■ What you will do ■
Quote, with no changes, the lines that run from the top of the material to the line with "back: float", both included.
○ ○ ○ ○
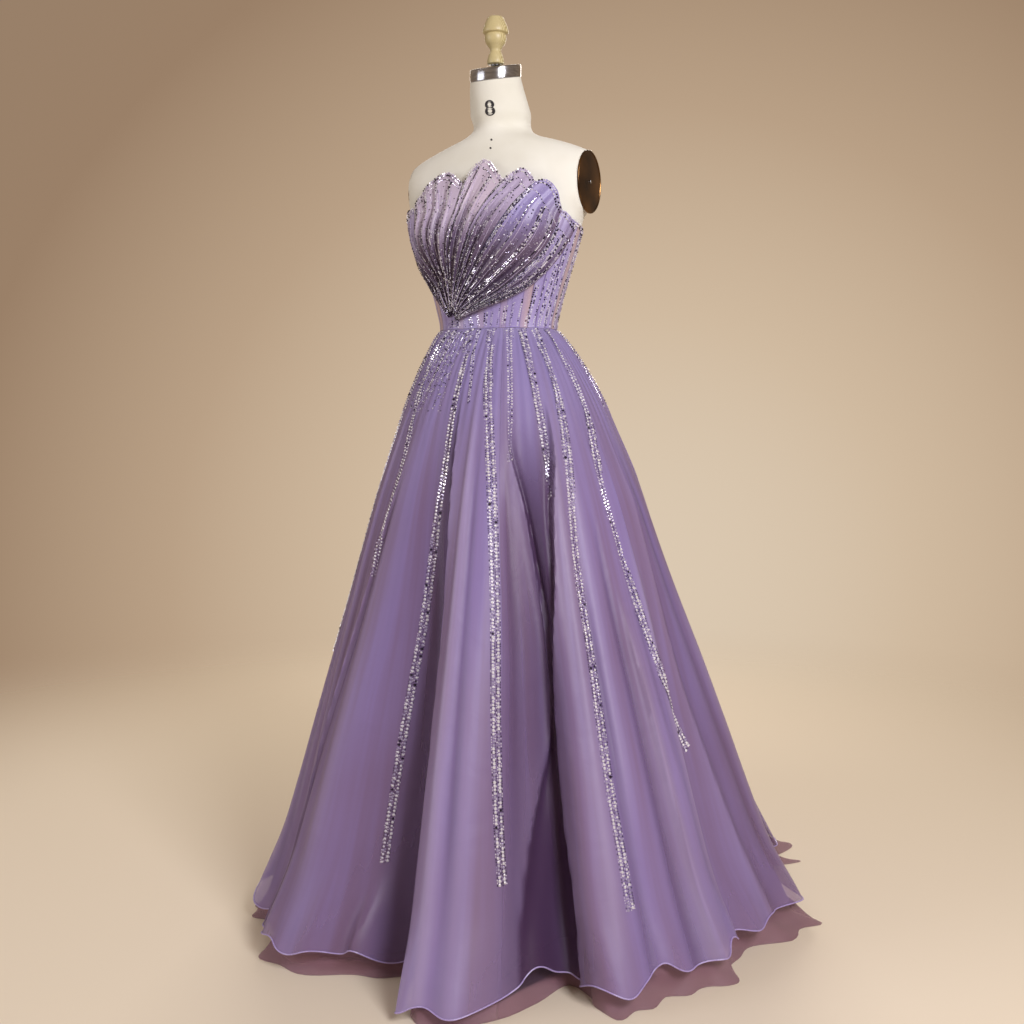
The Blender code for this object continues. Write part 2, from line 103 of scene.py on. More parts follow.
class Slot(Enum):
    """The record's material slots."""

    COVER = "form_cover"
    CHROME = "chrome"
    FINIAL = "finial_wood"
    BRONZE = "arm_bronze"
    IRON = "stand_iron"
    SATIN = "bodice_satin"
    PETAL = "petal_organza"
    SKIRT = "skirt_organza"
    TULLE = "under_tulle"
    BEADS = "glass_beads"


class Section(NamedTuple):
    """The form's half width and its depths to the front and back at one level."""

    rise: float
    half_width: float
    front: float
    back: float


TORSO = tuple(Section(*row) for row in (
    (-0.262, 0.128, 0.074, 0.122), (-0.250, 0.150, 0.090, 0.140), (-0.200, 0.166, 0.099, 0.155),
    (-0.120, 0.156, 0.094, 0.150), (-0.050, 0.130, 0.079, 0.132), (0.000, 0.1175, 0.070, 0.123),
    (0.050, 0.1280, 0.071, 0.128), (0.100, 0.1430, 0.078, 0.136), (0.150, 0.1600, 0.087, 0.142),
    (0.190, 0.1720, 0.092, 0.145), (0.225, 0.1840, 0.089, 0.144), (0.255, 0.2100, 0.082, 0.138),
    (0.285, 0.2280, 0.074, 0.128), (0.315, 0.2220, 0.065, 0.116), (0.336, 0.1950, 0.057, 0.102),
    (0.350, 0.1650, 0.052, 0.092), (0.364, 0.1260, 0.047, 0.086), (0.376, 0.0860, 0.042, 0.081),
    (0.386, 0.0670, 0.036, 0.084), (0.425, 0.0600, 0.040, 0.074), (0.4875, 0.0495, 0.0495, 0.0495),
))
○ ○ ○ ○
■ Solution to the exercise ■
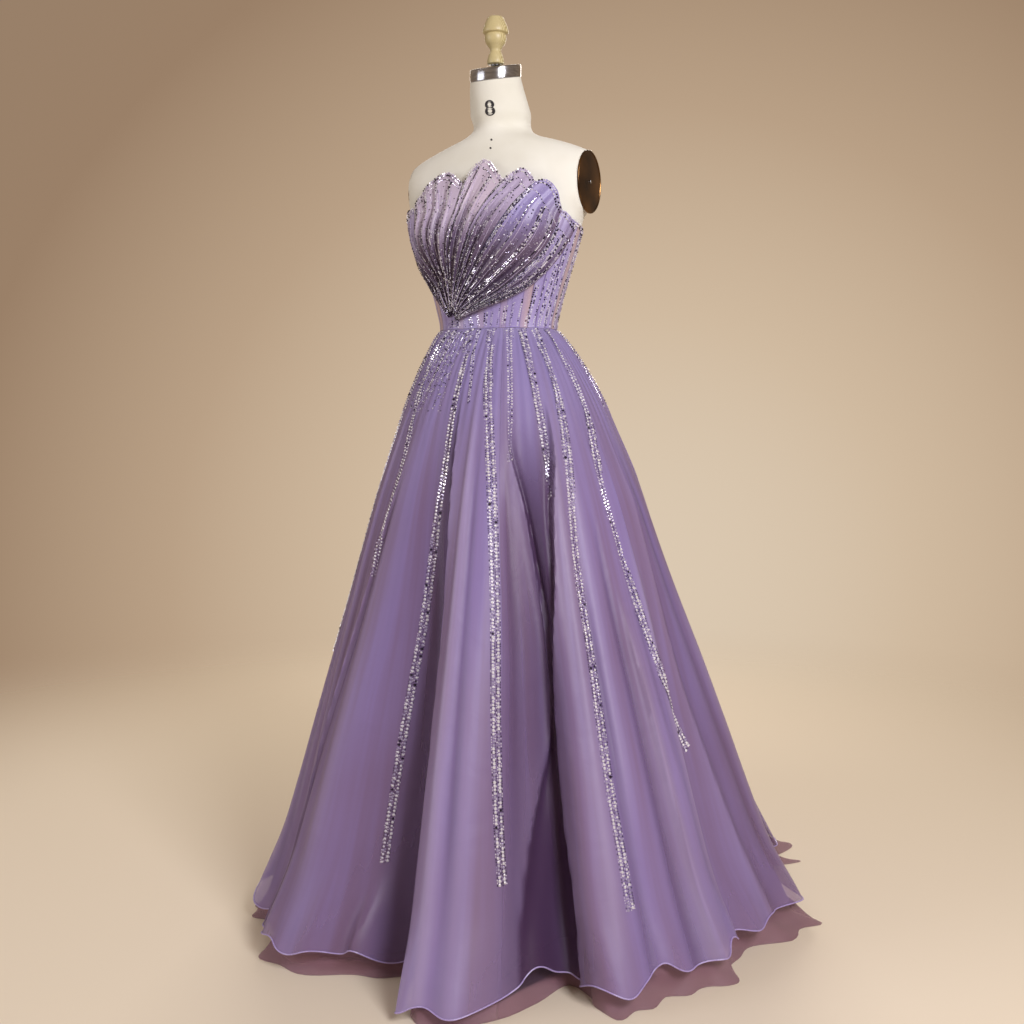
The Blender code for this object continues. Write part 2, from line 103 of scene.py on. More parts follow.
class Slot(Enum):
    """The record's material slots."""

    COVER = "form_cover"
    CHROME = "chrome"
    FINIAL = "finial_wood"
    BRONZE = "arm_bronze"
    IRON = "stand_iron"
    SATIN = "bodice_satin"
    PETAL = "petal_organza"
    SKIRT = "skirt_organza"
    TULLE = "under_tulle"
    BEADS = "glass_beads"


class Section(NamedTuple):
    """The form's half width and its depths to the front and back at one level."""

    rise: float
    half_width: float
    front: float
    back: float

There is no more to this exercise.